Solving council dispute? There's no app for that
DERRY - The debate over the gift of an iPad to departing longtime town councilor Brian Chirichiello has continued to be a subject of debate and some heat among the current council.
At a council meeting on March 26, newly elected councilor Mark Osborne made a motion requesting Chirichiello return the iPad to the town. That discussion was tabled until Tuesday night's council meeting, and some councilors were not happy that the debate has taken up a good portion of the council's time and energy over the past several weeks.
Typically, departing town councilors are presented with a chair valued at $356. However, when Town Administrator John Anderson approached Chirichiello about a gift for serving nine years on the council, Anderson said Chirichiello stated he would rather have the iPad he had been issued as a councilor.
When Osborne once again made a motion on Tuesday night requesting Chirichiello return the iPad, Councilor Brad Benson said he believed it was time to put the issue behind the council and move forward.
"I believe this is politically driven and not financially driven," said Benson. "This is not in the best interest of the community."
Benson said the weeks of debate over the council gift was the biggest and most ridiculous waste of time he had witnessed in his time on the council.
"The best thing the council can do is be done with the iPad issue and set a policy going forward," said Benson.

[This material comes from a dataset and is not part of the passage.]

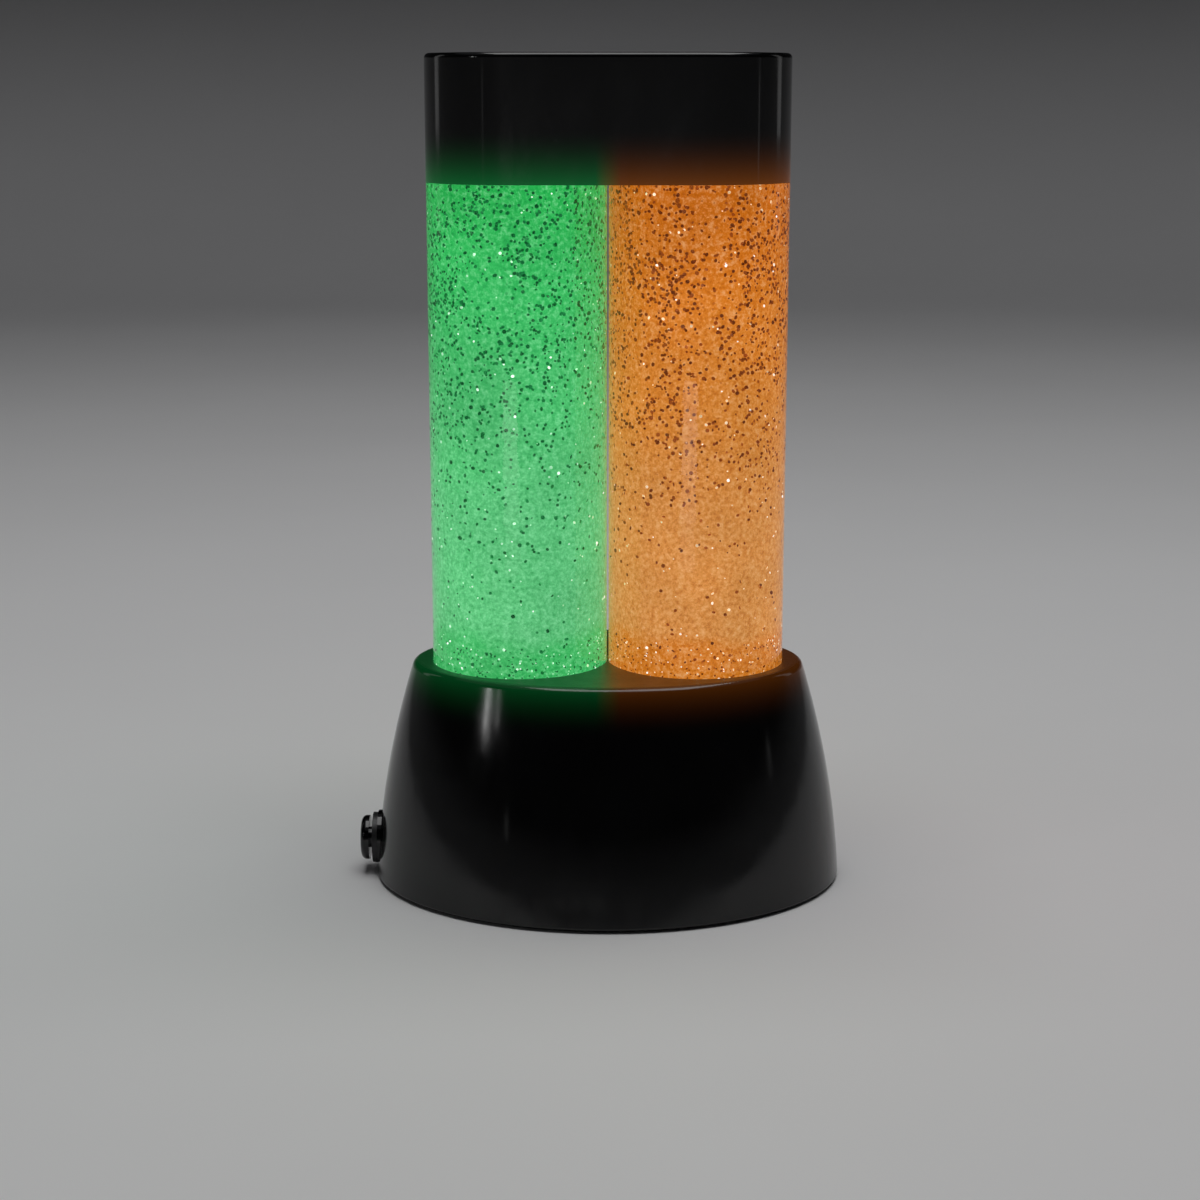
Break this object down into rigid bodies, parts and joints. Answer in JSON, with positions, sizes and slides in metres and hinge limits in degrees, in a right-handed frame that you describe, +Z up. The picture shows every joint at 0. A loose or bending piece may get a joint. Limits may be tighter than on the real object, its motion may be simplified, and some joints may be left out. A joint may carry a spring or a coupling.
{
  "type": "twin-tube glitter lamp",
  "caption": "Battery desk lamp: two upright clear tubes of glowing glitter liquid, green and orange, under a black obround cap on a flared oval base with a side push button.",
  "frame": {"origin": "centre of the anti-slip ring's flat underside, on the surface that the lamp stands on", "axes": "+Z up along the tubes, +X towards the orange tube (right as seen from the front), -Y towards the front"},
  "size_m": [0.1252, 0.0986, 0.21],
  "materials": {
    "black_gloss": "high-gloss injection-moulded black plastic, fine grain on the deck",
    "black_satin": "satin moulded black plastic",
    "rubber_black": "matt black rubber",
    "rubber_grey": "soft grey silicone",
    "clear_acrylic": "clear polished acrylic",
    "liquid_green": "clear green liquid full of fine glitter, lit from below",
    "liquid_orange": "clear orange liquid full of fine glitter, lit from below",
    "glitter": "fine hexagonal glitter flakes",
    "white_plastic": "white moulded plastic",
    "reflector_silver": "bright metallised plastic",
    "frosted_lens": "frosted translucent plastic",
    "led_clear": "clear epoxy, lit",
    "board_green": "green solder mask on fibreglass",
    "resistor_tan": "tan lacquer",
    "screw_steel": "zinc-plated steel",
    "contact_nickel": "nickel-plated spring steel",
    "cell_jacket": "plain printed cell jacket over a metal can",
    "foam_grey": "closed-cell foam",
    "wire_red": "red insulation",
    "wire_black": "black insulation",
    "wire_yellow": "yellow insulation"
  },
  "bodies": {
    "lamp_body": {"base_shell": "black_gloss", "base_plate": "black_satin", "anti_slip_ring": "rubber_black", "battery_cell_1": "cell_jacket", "battery_cell_2": "cell_jacket", "battery_cell_3": "cell_jacket", "battery_contacts": "contact_nickel", "battery_springs": "contact_nickel", "base_screws": "screw_steel", "switch_bezel": "black_satin", "switch_spring": "contact_nickel", "switch_nut": "screw_steel", "switch_housing": "black_satin", "switch_terminals": "contact_nickel", "led_board": "board_green", "board_resistors": "resistor_tan", "board_screws": "screw_steel", "lead_positive": "wire_red", "lead_negative": "wire_black", "lead_switched": "wire_yellow", "top_cap": "black_gloss", "led_left": "led_clear", "reflector_left": "reflector_silver", "lens_left": "frosted_lens", "tube_gasket_left": "rubber_grey", "tube_left": "clear_acrylic", "fluid_left": "liquid_green", "tube_stopper_left": "white_plastic", "stopper_seal_left": "rubber_grey", "cap_pad_left": "foam_grey", "led_right": "led_clear", "reflector_right": "reflector_silver", "lens_right": "frosted_lens", "tube_gasket_right": "rubber_grey", "tube_right": "clear_acrylic", "fluid_right": "liquid_orange", "tube_stopper_right": "white_plastic", "stopper_seal_right": "rubber_grey", "cap_pad_right": "foam_grey"},
    "battery_door": {"battery_door": "black_satin"},
    "switch_button": {"switch_button": "black_gloss"}
  },
  "joints": [
    {"name": "switch_press", "type": "slide", "parent": "lamp_body", "child": "switch_button", "axis": [1, 0, 0], "range_m": [0, 0.0015], "stiffness_N_per_m": 300, "deforming": ["switch_spring"]},
    {"name": "battery_door_hinge", "type": "hinge", "parent": "lamp_body", "child": "battery_door", "pos_m": [0.03, 0, 0.0018], "axis": [0, -1, 0], "range_deg": [0, 80]}
  ]
}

However, Osborne said he objected to what he believed was Benson making a personal attack and that he felt the iPad was town inventory that Anderson did not have the right to give to Chirichiello as a gift.

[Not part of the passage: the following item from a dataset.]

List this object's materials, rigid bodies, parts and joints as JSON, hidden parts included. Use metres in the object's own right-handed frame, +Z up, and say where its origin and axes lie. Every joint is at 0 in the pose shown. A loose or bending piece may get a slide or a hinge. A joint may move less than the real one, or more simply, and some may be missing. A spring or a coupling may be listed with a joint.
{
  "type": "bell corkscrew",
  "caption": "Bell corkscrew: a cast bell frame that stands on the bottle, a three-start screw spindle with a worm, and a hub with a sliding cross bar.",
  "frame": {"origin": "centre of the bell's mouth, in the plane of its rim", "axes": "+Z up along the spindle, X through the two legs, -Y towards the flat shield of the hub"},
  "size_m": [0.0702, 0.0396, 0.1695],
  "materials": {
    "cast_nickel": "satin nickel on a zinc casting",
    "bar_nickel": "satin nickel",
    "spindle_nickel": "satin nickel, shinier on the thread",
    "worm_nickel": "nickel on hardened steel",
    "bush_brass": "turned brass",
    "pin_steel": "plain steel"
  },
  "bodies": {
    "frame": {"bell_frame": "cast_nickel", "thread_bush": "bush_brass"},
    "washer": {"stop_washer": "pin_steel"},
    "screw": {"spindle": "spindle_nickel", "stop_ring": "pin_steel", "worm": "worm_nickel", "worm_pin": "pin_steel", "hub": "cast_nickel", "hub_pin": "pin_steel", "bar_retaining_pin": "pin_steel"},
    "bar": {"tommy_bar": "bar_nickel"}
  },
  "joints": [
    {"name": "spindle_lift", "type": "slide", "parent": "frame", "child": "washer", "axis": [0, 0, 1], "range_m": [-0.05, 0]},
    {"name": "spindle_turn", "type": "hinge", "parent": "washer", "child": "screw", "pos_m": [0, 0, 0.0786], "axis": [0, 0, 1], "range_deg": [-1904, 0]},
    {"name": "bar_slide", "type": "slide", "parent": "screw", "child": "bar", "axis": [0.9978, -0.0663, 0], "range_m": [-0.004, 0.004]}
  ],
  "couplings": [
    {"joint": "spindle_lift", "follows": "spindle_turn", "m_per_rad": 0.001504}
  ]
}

Osborne said his interpretation of the town charter and regulations was that Anderson cannot give away town inventory without the approval of the Town Council.
He also said he has received many phone calls and emails from citizens expressing concern about the iPad issue.
Councilor Phyllis Katsakiores said she is very well known around town, yet had only fielded one question about the iPad issue.
Councilor Neil Wetherbee blocked Osborne's motion by raising a charter objection, citing the fact that he did not know if the town has the authority to ask for the return of property retroactively.
Anderson said town legal counsel would likely have to decide the issue.
"Asking legal counsel will probably cost more than $350," said Anderson.
"I'd be happy to drop the charter objection if the motion is dropped," said Wetherbee.
Osborne did not drop the motion, keeping the charter objection on the table.
A motion to do away with gifts to departing town councilors in the future did pass, with Benson, Wetherbee and Katsakiores abstaining.